═══ Extracted entries
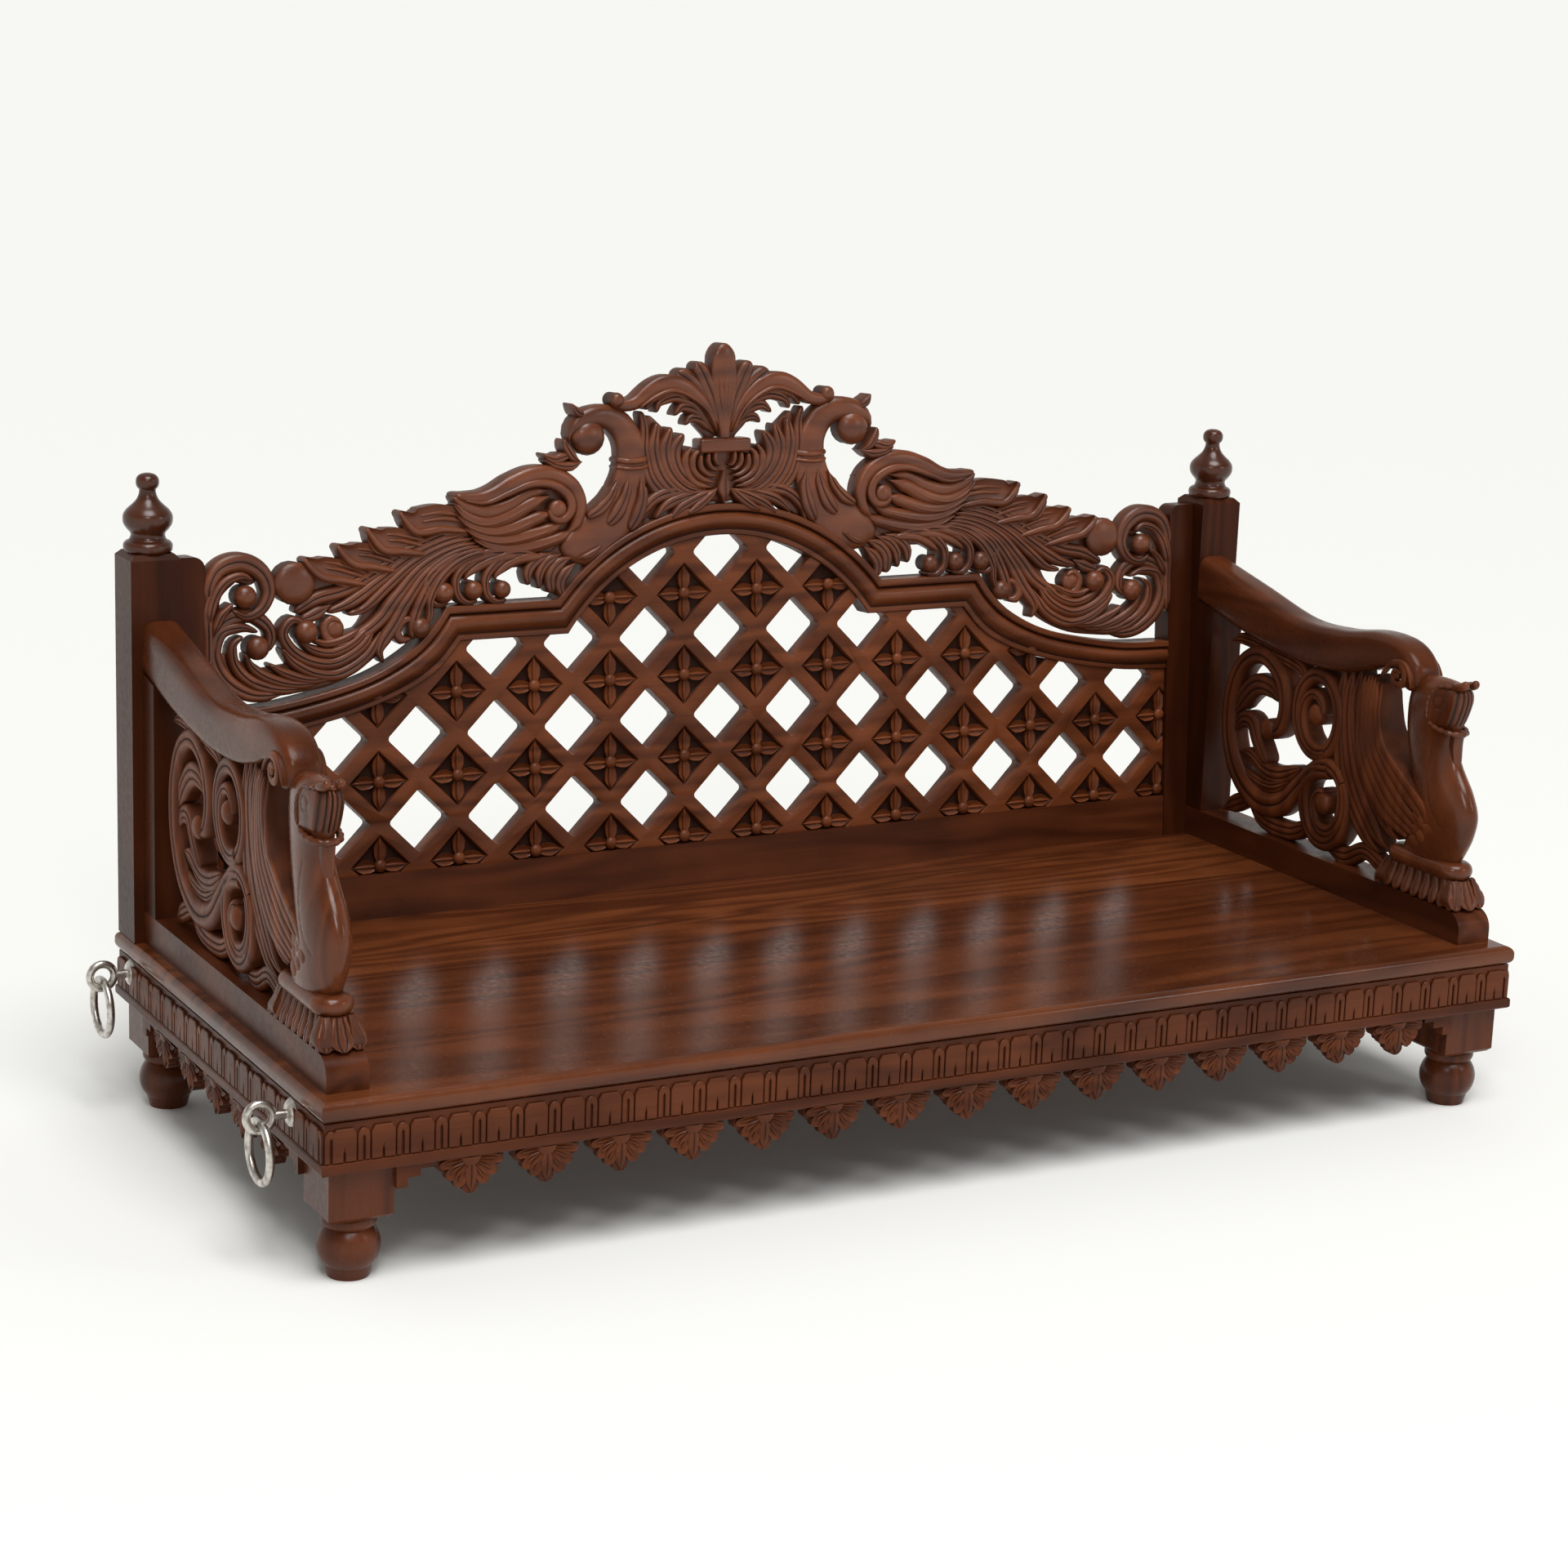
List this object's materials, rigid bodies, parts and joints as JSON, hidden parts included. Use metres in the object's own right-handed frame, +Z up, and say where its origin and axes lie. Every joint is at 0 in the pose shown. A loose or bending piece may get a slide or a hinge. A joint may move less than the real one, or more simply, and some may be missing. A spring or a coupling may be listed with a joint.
{
  "type": "jhoola swing seat",
  "caption": "Carved dark-wood swing seat with a latticed leaning back, peacock crest, scrolled arms, turned feet and steel hanging rings at the corners.",
  "frame": {"origin": "on the floor, under the middle of the seat", "axes": "+X along the seat, to the right seen from the front; +Y towards the back; +Z up"},
  "size_m": [1.597, 0.66, 0.8591],
  "materials": {
    "deck": "polished",
    "frame": "polished",
    "lattice": "polished",
    "carving": "satin",
    "steel": "worn"
  },
  "bodies": {
    "seat": {"apron_front": "frame", "apron_left": "frame", "apron_rear": "frame", "apron_right": "frame", "arch_moulding": "frame", "arm_base_rail_left": "frame", "arm_base_rail_right": "frame", "arm_scroll_panel_left": "carving", "arm_scroll_panel_right": "carving", "arm_stile_left": "frame", "arm_stile_right": "frame", "armrest_left": "frame", "armrest_right": "frame", "back_bottom_rail": "frame", "back_post_left": "frame", "back_post_right": "frame", "back_stile_left": "frame", "back_stile_right": "frame", "crest_centre": "carving", "crest_left": "carving", "crest_right": "carving", "eye_bolt_front_left": "steel", "eye_bolt_front_right": "steel", "eye_bolt_rear_left": "steel", "eye_bolt_rear_right": "steel", "eye_nut_front_left": "steel", "eye_nut_front_right": "steel", "eye_nut_rear_left": "steel", "eye_nut_rear_right": "steel", "eye_rosette_front_left": "steel", "eye_rosette_front_right": "steel", "eye_rosette_rear_left": "steel", "eye_rosette_rear_right": "steel", "finial_left": "frame", "finial_right": "frame", "lattice_panel": "lattice", "leg_front_left": "frame", "leg_front_right": "frame", "leg_rear_left": "frame", "leg_rear_right": "frame", "seat_batten_1": "frame", "seat_batten_2": "frame", "seat_batten_3": "frame", "seat_plank_1": "deck", "seat_plank_2": "deck", "seat_plank_3": "deck", "seat_plank_4": "deck", "seat_plank_5": "deck", "swan_left": "carving", "swan_right": "carving", "valance_front": "frame", "valance_left": "frame", "valance_right": "frame"},
    "ring_front_left": {"hanging_ring_front_left": "steel"},
    "ring_front_right": {"hanging_ring_front_right": "steel"},
    "ring_rear_left": {"hanging_ring_rear_left": "steel"},
    "ring_rear_right": {"hanging_ring_rear_right": "steel"}
  },
  "joints": [
    {"name": "ring_swing_front_left", "type": "hinge", "parent": "seat", "child": "ring_front_left", "pos_m": [-0.78, -0.235, 0.1615], "axis": [0, 1, 0], "range_deg": [0, 180]},
    {"name": "ring_swing_front_right", "type": "hinge", "parent": "seat", "child": "ring_front_right", "pos_m": [0.78, -0.235, 0.1615], "axis": [0, -1, 0], "range_deg": [0, 180]},
    {"name": "ring_swing_rear_left", "type": "hinge", "parent": "seat", "child": "ring_rear_left", "pos_m": [-0.78, 0.283, 0.1615], "axis": [0, 1, 0], "range_deg": [0, 180]},
    {"name": "ring_swing_rear_right", "type": "hinge", "parent": "seat", "child": "ring_rear_right", "pos_m": [0.78, 0.283, 0.1615], "axis": [0, -1, 0], "range_deg": [0, 180]}
  ]
}
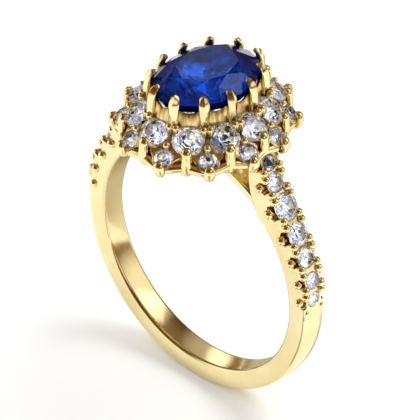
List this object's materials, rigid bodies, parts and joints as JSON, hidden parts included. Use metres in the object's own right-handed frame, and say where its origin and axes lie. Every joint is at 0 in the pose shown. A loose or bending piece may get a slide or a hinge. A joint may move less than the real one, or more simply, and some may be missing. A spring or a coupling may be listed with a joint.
{
  "type": "engagement ring",
  "caption": "Yellow gold engagement ring with an oval blue sapphire in claws, a double scalloped diamond halo and tapering diamond-set cathedral shoulders",
  "frame": {"origin": "centre of the finger hole, halfway across the width of the band", "axes": "+Y along the finger, +Z from the finger hole up through the centre stone, +X to the right-hand shoulder"},
  "size_m": [0.02, 0.013, 0.0252],
  "materials": {
    "gold": "polished 14 carat yellow gold",
    "diamond": "colourless faceted diamond",
    "sapphire": "deep blue faceted sapphire"
  },
  "bodies": {
    "root": {"shank": "gold", "left_shoulder": "gold", "right_shoulder": "gold", "basket_base": "gold", "centre_basket": "gold", "gallery_rail": "gold", "halo_plate": "gold", "halo_claws": "gold", "accent_claws": "gold", "centre_claw_01": "gold", "centre_claw_02": "gold", "centre_claw_03": "gold", "centre_claw_04": "gold", "centre_claw_05": "gold", "centre_claw_06": "gold", "centre_claw_07": "gold", "centre_claw_08": "gold", "centre_claw_09": "gold", "centre_claw_10": "gold", "centre_claw_11": "gold", "centre_claw_12": "gold", "sapphire": "sapphire", "halo_diamond_01": "diamond", "halo_diamond_02": "diamond", "halo_diamond_03": "diamond", "halo_diamond_04": "diamond", "halo_diamond_05": "diamond", "halo_diamond_06": "diamond", "halo_diamond_07": "diamond", "halo_diamond_08": "diamond", "halo_diamond_09": "diamond", "halo_diamond_10": "diamond", "halo_diamond_11": "diamond", "halo_diamond_12": "diamond", "accent_diamond_01": "diamond", "accent_diamond_02": "diamond", "accent_diamond_03": "diamond", "accent_diamond_04": "diamond", "accent_diamond_05": "diamond", "accent_diamond_06": "diamond", "accent_diamond_07": "diamond", "accent_diamond_08": "diamond", "accent_diamond_09": "diamond", "accent_diamond_10": "diamond", "accent_diamond_11": "diamond", "accent_diamond_12": "diamond", "left_shoulder_diamond_1": "diamond", "left_shoulder_diamond_2": "diamond", "left_shoulder_diamond_3": "diamond", "left_shoulder_diamond_4": "diamond", "left_shoulder_diamond_5": "diamond", "left_shoulder_diamond_6": "diamond", "left_shoulder_diamond_7": "diamond", "right_shoulder_diamond_1": "diamond", "right_shoulder_diamond_2": "diamond", "right_shoulder_diamond_3": "diamond", "right_shoulder_diamond_4": "diamond", "right_shoulder_diamond_5": "diamond", "right_shoulder_diamond_6": "diamond", "right_shoulder_diamond_7": "diamond"}
  },
  "joints": []
}
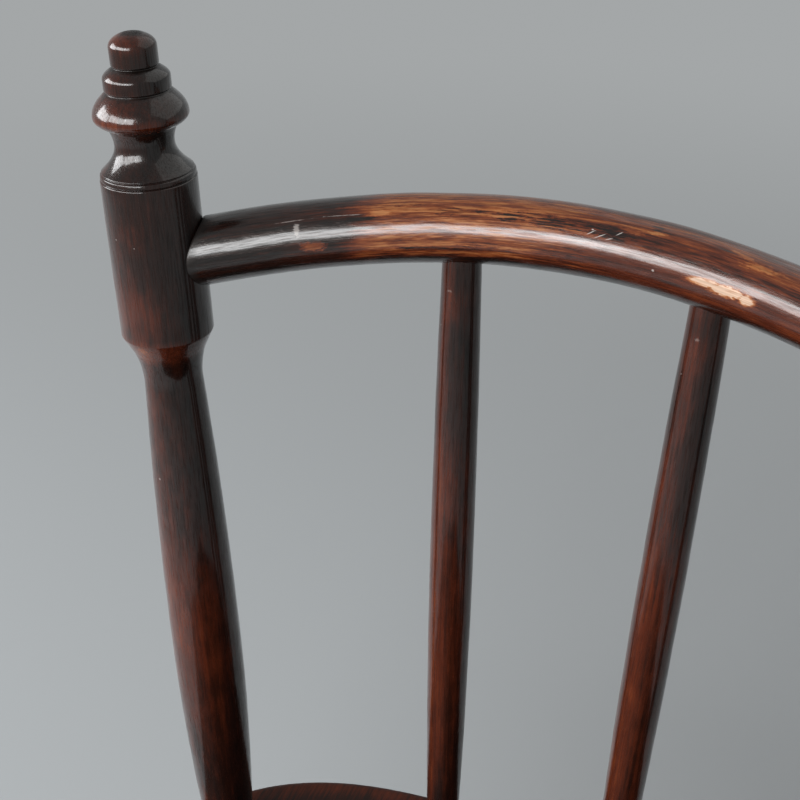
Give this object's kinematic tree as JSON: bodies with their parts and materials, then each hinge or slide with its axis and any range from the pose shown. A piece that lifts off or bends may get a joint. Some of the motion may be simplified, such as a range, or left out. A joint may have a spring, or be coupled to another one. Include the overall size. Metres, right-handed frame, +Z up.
{
  "type": "turned wooden side chair with a worn varnish",
  "caption": "Turned wooden side chair with a bowed round crest rail between finialled posts, slim spindles, a plank seat and splayed legs, its dark varnish rubbed through.",
  "frame": {"origin": "on the floor, under the middle of the whole chair", "axes": "+Z up, the front of the chair faces -Y, +X to the right of someone who looks at the chair from the front"},
  "size_m": [0.4214, 0.4208, 0.8804],
  "materials": {
    "dark_stain": "glossy brown-black stain with reddish grain, rubbed on the edges",
    "rubbed_stain": "glossy brown stain worn through to orange-tan wood in streaks along the grain, with small bare chips",
    "seat_stain": "brown stain worn by sitting, satin"
  },
  "bodies": {
    "root": {"crest_rail": "rubbed_stain", "seat": "seat_stain", "left_back_post": "dark_stain", "right_back_post": "dark_stain", "spindle_1": "dark_stain", "spindle_2": "dark_stain", "front_left_leg": "dark_stain", "front_right_leg": "dark_stain", "back_left_leg": "dark_stain", "back_right_leg": "dark_stain", "front_lower_stretcher": "dark_stain", "front_upper_stretcher": "dark_stain", "left_lower_stretcher": "dark_stain", "left_upper_stretcher": "dark_stain", "right_lower_stretcher": "dark_stain", "right_upper_stretcher": "dark_stain", "back_stretcher": "dark_stain"}
  },
  "joints": []
}
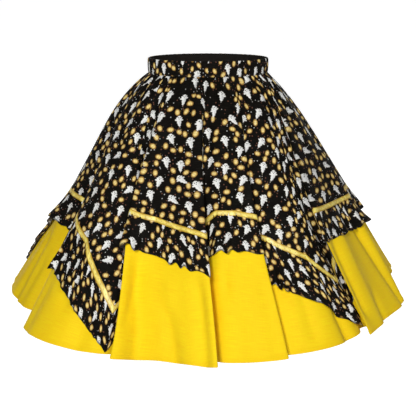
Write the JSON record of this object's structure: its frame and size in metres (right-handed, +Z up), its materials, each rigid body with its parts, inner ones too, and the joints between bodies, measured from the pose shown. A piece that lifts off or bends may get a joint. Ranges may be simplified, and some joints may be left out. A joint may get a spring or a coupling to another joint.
{
  "type": "square dance skirt",
  "caption": "Flared full skirt on an elastic waist: a print overskirt with hanging corners, ruffles and ribbon over a longer plain skirt.",
  "frame": {"origin": "middle of the waist opening, half way up the waistband", "axes": "+Z up out of the waist; the front faces -Y; +X is to the viewer's right, the wearer's left"},
  "size_m": [0.8533, 0.7914, 0.5209],
  "materials": {
    "print": "plain-weave cotton, near black, printed all over with small pale ghosts, gold pumpkins and dots",
    "yellow": "bright yellow plain-weave cotton with a faint crosswise slub",
    "ribbon": "narrow gold satin ribbon with a soft shine and a row of small dots"
  },
  "bodies": {
    "root": {"waistband": "print", "underskirt_front": "yellow", "overskirt_front": "print", "ruffle_front": "print", "ribbon_front": "ribbon", "underskirt_right": "yellow", "overskirt_right": "print", "ruffle_right": "print", "ribbon_right": "ribbon", "underskirt_back": "yellow", "overskirt_back": "print", "ruffle_back": "print", "ribbon_back": "ribbon", "underskirt_left": "yellow", "overskirt_left": "print", "ruffle_left": "print", "ribbon_left": "ribbon"}
  },
  "joints": []
}
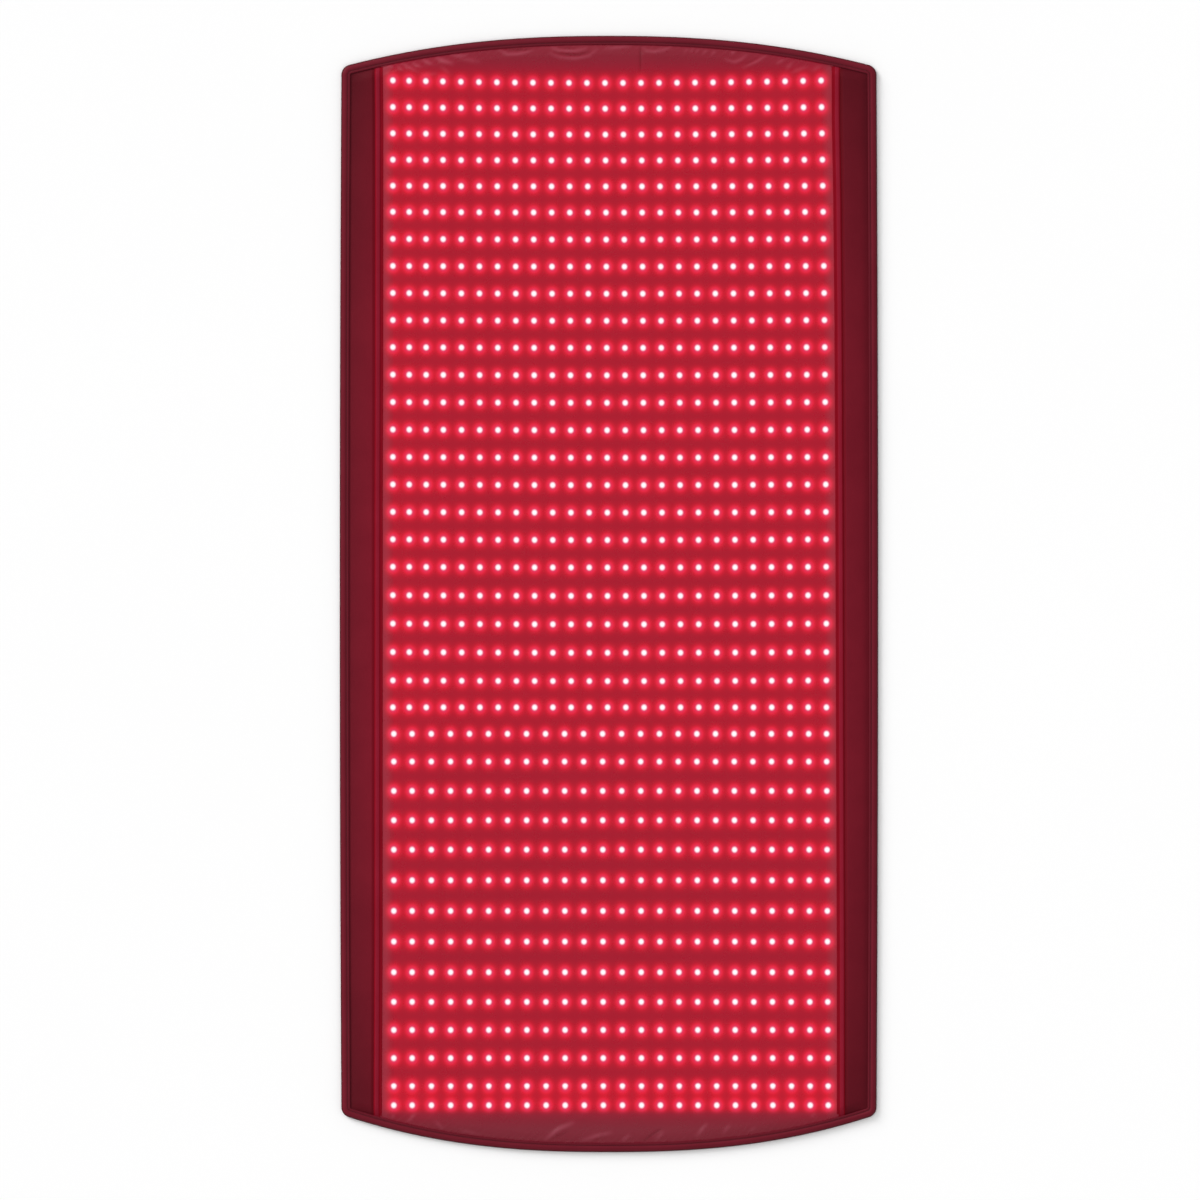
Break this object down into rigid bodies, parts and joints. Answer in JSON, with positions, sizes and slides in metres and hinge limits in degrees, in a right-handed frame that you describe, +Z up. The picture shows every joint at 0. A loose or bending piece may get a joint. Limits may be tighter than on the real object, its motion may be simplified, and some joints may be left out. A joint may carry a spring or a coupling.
{
  "type": "red light therapy mat",
  "caption": "Full-length padded mat that shines rows of red lamps through a clear film window and folds flat for storage.",
  "frame": {"origin": "middle of the underside of the open mat", "axes": "+Z up, the way the lamps face; +Y towards the head end; +X to the right seen from above with the head end up"},
  "size_m": [0.867, 1.8, 0.0118],
  "materials": {
    "film": "clear red-lit film, slightly wrinkled",
    "lamp": "glowing lamp packages on circuit strips",
    "reflector": "pale sheet lit red",
    "foam": "closed-cell foam",
    "back_cloth": "matt coated cloth",
    "leathercloth": "fine-grained leathercloth",
    "welt": "narrow folded leathercloth strip",
    "binding": "folded binding tape",
    "moulded": "moulded plastic",
    "brass": "contact pins",
    "copper": "flat copper conductor",
    "lead": "flat two-core lead"
  },
  "bodies": {
    "foot_panel": {"foot_panel_window_film": "film", "foot_panel_lamp_ladder": "lamp", "foot_panel_reflector_sheet": "reflector", "foot_panel_foam_core": "foam", "foot_panel_back_cover": "back_cloth", "foot_panel_left_border": "leathercloth", "foot_panel_right_border": "leathercloth", "foot_panel_left_welt": "welt", "foot_panel_right_welt": "welt", "foot_panel_left_binding": "binding", "foot_panel_right_binding": "binding"},
    "foot_flap": {"foot_flap_window_film": "film", "foot_flap_lamp_ladder": "lamp", "foot_flap_reflector_sheet": "reflector", "foot_flap_foam_core": "foam", "foot_flap_back_cover": "back_cloth", "foot_flap_left_border": "leathercloth", "foot_flap_right_border": "leathercloth", "foot_flap_left_welt": "welt", "foot_flap_right_welt": "welt", "foot_flap_left_binding": "binding", "foot_flap_right_binding": "binding", "foot_end_binding": "binding", "terminal_box": "moulded", "inlet_socket": "moulded", "inlet_left_pin": "brass", "inlet_right_pin": "brass", "inner_lead": "lead", "left_supply_wire": "copper", "right_supply_wire": "copper"},
    "head_panel": {"head_panel_window_film": "film", "head_panel_lamp_ladder": "lamp", "head_panel_reflector_sheet": "reflector", "head_panel_foam_core": "foam", "head_panel_back_cover": "back_cloth", "head_panel_left_border": "leathercloth", "head_panel_right_border": "leathercloth", "head_panel_left_welt": "welt", "head_panel_right_welt": "welt", "head_panel_left_binding": "binding", "head_panel_right_binding": "binding"},
    "head_flap": {"head_flap_window_film": "film", "head_flap_lamp_ladder": "lamp", "head_flap_reflector_sheet": "reflector", "head_flap_foam_core": "foam", "head_flap_back_cover": "back_cloth", "head_flap_left_border": "leathercloth", "head_flap_right_border": "leathercloth", "head_flap_left_welt": "welt", "head_flap_right_welt": "welt", "head_flap_left_binding": "binding", "head_flap_right_binding": "binding", "head_end_binding": "binding"}
  },
  "joints": [
    {"name": "middle_fold", "type": "hinge", "parent": "foot_panel", "child": "head_panel", "pos_m": [0, -0.02566, 0.02435], "axis": [1, 0, 0], "range_deg": [0, 180]},
    {"name": "head_flap_fold", "type": "hinge", "parent": "head_panel", "child": "head_flap", "pos_m": [0, 0.46314, 0.01205], "axis": [1, 0, 0], "range_deg": [0, 180]},
    {"name": "foot_flap_fold", "type": "hinge", "parent": "foot_panel", "child": "foot_flap", "pos_m": [0, -0.48689, 0.01205], "axis": [-1, 0, 0], "range_deg": [0, 180]}
  ]
}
══════
Go through the listing above and pull out each line containing the word "between".

  "caption": "Turned wooden side chair with a bowed round crest rail between finialled posts, slim spindles, a plank seat and splayed legs, its dark varnish rubbed through.",
Write the JSON record of this object's structure: its frame and size in metres (right-handed, +Z up), its materials, each rigid body with its parts, inner ones too, and the joints between bodies, measured from the pose shown. A piece that lifts off or bends may get a joint. Ranges may be simplified, and some joints may be left out. A joint may get a spring or a coupling to another joint.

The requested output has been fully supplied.